1. Data based on an annual survey of history doctoral programs over the past six years. Described in Robert B. Townsend, “Job Market Sagged Further in 2009-10,” Perspectives on History (January 2011). The data here takes into account the departments’ subsequent downward adjustments in the tabulations of matriculated students five and ten years earlier.

2. I hedge a bit here because the definition of history-related employment outside of academia can be rather flexible, depending on who is doing the defining. The data for this estimates is based on an extrapolation from the findings of the finalSurvey of Doctoral Recipients (in 1995), as supplemented by subsequent AHA surveys of placements from history doctoral programs, a multi-Association survey of public historians, and Maresi Nerad, et al,Social Science PhDs 5 Years Out (Seattle, Washington: Center for Innovation and Research in Graduate Education, 2007).

3. The program at Central Michigan University is singled out here because a 2005 analysis of the ratio of recent PhDs to faculty with degrees from each program employed in departments listed in the Directory of History Departments found that CMU had the highest placement rate. This is not entirely fair to the more prestigious programs, which admit a much higher proportion of foreign students (who will often take degrees back to their home countries), and whose students often find employment in departments other than history.
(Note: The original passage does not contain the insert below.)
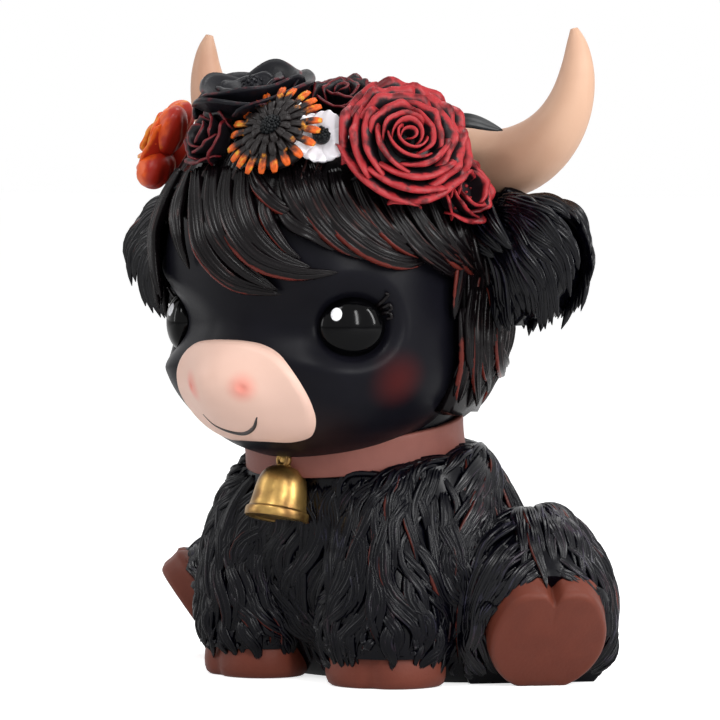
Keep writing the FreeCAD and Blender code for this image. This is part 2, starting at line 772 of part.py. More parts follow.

This again highlights some of the ambiguities, even where the numbers can seem quite straightforward.

4. Comparison between data in the AHA Directory of History Departments and Survey of the Historical Profession, 1979-80: Summary Report (Washington, D.C.: American Historical Association, 1980).

5. Robert B. Townsend, “History under the Hammer Department Chairs Report Effects of Economic Woes,” Perspectives on History (January 2011).

6. Robert B. Townsend, “History Faculty Salaries Fall Behind Inflation and the Rest of Academia,” Perspectives on History (May 2011).